[START OF PROVIDED MATERIAL]

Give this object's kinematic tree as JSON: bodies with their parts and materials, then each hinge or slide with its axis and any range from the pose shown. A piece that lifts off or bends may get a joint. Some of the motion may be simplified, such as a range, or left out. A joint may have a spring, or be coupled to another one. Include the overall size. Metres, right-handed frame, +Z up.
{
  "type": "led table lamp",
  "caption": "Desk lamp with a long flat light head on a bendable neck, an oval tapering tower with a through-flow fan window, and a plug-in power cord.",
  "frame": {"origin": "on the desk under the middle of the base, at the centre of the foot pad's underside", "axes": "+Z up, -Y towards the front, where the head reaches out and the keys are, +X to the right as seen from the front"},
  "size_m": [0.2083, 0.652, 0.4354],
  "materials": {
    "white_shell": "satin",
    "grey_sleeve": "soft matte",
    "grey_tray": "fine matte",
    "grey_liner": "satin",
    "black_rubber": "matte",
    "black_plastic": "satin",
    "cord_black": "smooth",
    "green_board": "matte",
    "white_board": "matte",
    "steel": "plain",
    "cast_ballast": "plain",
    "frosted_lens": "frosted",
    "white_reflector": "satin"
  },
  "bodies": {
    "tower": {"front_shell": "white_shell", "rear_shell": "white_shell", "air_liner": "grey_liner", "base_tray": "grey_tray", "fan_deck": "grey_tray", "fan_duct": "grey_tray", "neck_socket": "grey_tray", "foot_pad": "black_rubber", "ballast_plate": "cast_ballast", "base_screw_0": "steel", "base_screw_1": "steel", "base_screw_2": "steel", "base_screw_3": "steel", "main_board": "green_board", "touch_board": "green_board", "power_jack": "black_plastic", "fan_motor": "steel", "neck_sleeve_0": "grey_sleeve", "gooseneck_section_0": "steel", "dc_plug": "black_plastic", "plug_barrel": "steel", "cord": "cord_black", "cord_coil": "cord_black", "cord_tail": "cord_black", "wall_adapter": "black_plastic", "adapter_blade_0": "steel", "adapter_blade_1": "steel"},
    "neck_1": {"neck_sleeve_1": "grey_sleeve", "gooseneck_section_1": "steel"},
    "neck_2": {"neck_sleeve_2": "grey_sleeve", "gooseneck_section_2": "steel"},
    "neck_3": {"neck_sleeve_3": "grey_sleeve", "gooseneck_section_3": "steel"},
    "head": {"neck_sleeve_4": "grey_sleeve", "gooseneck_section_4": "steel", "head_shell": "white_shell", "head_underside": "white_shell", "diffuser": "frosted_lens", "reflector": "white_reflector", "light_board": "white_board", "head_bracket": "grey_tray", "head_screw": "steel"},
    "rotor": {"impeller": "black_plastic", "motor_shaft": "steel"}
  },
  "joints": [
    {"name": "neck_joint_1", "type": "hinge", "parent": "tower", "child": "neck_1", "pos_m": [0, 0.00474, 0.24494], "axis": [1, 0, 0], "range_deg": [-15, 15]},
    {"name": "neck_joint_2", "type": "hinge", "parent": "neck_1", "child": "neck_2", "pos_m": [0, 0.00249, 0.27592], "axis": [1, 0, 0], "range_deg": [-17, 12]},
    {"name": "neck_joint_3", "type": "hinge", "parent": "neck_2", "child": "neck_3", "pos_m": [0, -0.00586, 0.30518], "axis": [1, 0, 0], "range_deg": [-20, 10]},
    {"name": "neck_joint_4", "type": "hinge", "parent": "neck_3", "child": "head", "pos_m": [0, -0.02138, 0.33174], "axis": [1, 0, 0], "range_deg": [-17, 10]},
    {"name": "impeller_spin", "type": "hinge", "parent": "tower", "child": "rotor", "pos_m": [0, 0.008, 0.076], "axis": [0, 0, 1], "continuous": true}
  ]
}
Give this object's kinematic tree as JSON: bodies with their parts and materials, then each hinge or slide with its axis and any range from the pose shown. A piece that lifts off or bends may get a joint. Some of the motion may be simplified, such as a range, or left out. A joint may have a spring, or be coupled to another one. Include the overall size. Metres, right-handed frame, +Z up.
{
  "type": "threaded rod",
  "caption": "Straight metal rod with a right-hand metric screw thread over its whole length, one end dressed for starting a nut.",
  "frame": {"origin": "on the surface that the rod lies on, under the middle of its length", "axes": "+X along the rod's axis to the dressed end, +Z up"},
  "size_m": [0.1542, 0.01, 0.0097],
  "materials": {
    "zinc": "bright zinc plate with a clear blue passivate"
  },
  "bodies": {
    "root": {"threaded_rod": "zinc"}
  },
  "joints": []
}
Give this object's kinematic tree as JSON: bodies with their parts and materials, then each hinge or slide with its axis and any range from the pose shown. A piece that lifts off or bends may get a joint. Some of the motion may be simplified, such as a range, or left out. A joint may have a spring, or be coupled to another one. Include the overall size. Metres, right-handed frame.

[END OF PROVIDED MATERIAL]
[START OF PROVIDED MATERIAL]

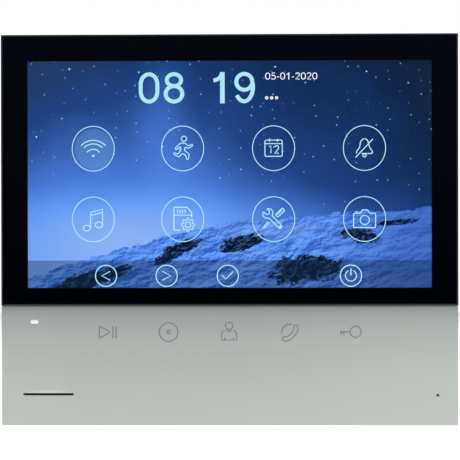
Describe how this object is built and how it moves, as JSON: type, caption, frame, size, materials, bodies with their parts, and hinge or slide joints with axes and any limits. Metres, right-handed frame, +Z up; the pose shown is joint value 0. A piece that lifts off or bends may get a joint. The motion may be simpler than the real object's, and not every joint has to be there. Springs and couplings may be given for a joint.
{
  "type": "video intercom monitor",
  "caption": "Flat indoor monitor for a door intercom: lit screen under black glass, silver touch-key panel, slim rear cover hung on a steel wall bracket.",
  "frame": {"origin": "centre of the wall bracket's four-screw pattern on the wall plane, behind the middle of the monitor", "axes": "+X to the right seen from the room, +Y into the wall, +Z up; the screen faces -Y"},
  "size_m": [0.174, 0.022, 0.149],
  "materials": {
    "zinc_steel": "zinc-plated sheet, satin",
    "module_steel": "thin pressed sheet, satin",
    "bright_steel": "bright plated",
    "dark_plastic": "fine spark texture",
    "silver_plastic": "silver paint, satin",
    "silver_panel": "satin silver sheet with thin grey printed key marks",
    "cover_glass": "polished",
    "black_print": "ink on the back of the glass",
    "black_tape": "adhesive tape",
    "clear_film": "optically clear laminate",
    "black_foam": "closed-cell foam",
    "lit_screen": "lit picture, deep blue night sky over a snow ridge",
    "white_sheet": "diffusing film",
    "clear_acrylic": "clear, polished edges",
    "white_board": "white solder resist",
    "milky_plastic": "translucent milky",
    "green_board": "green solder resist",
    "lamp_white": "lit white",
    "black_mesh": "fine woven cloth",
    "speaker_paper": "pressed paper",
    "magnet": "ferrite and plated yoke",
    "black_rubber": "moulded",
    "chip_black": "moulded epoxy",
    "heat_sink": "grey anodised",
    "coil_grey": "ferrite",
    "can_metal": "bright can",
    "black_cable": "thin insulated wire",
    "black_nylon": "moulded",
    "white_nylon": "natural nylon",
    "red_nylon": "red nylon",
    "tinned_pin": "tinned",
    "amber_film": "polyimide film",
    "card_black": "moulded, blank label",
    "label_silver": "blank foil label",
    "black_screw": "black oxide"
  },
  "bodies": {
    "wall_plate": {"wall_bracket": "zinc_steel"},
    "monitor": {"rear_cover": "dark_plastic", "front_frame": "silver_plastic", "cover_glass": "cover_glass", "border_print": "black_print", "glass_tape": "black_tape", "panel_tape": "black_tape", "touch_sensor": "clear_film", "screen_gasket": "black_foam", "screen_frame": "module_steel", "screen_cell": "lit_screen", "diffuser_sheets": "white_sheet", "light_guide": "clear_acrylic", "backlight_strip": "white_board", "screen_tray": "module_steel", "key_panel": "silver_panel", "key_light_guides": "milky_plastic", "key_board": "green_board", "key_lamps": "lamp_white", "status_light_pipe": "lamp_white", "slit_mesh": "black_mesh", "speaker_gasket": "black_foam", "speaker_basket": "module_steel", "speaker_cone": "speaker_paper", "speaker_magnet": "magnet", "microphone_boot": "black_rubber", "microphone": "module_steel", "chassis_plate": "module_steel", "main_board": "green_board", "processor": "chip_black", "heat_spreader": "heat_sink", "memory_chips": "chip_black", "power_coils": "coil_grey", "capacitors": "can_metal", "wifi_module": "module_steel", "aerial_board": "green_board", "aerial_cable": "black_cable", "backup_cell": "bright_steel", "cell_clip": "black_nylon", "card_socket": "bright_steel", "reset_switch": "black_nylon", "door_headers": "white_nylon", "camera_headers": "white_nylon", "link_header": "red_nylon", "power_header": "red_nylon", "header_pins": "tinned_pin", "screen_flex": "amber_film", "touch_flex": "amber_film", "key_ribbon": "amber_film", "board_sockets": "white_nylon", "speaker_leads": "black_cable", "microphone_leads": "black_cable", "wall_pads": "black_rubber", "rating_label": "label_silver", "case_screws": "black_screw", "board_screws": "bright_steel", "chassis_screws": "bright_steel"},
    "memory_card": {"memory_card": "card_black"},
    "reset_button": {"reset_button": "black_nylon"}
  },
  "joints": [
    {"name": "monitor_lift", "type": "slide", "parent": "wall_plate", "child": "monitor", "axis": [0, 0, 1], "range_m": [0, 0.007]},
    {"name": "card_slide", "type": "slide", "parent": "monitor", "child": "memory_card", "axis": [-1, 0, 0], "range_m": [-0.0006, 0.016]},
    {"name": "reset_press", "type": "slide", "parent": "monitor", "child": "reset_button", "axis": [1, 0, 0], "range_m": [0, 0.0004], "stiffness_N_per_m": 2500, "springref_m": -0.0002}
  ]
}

[END OF PROVIDED MATERIAL]

EXERCISE =>
Copy every line of the data that holds the string "axes".

FINISHED EXERCISE =>
  "frame": {"origin": "on the desk under the middle of the base, at the centre of the foot pad's underside", "axes": "+Z up, -Y towards the front, where the head reaches out and the keys are, +X to the right as seen from the front"},
  "frame": {"origin": "on the surface that the rod lies on, under the middle of its length", "axes": "+X along the rod's axis to the dressed end, +Z up"},
Describe how this object is built and how it moves, as JSON: type, caption, frame, size, materials, bodies with their parts, and hinge or slide joints with axes and any limits. Metres, right-handed frame, +Z up; the pose shown is joint value 0. A piece that lifts off or bends may get a joint. The motion may be simpler than the real object's, and not every joint has to be there. Springs and couplings may be given for a joint.
  "frame": {"origin": "centre of the wall bracket's four-screw pattern on the wall plane, behind the middle of the monitor", "axes": "+X to the right seen from the room, +Y into the wall, +Z up; the screen faces -Y"},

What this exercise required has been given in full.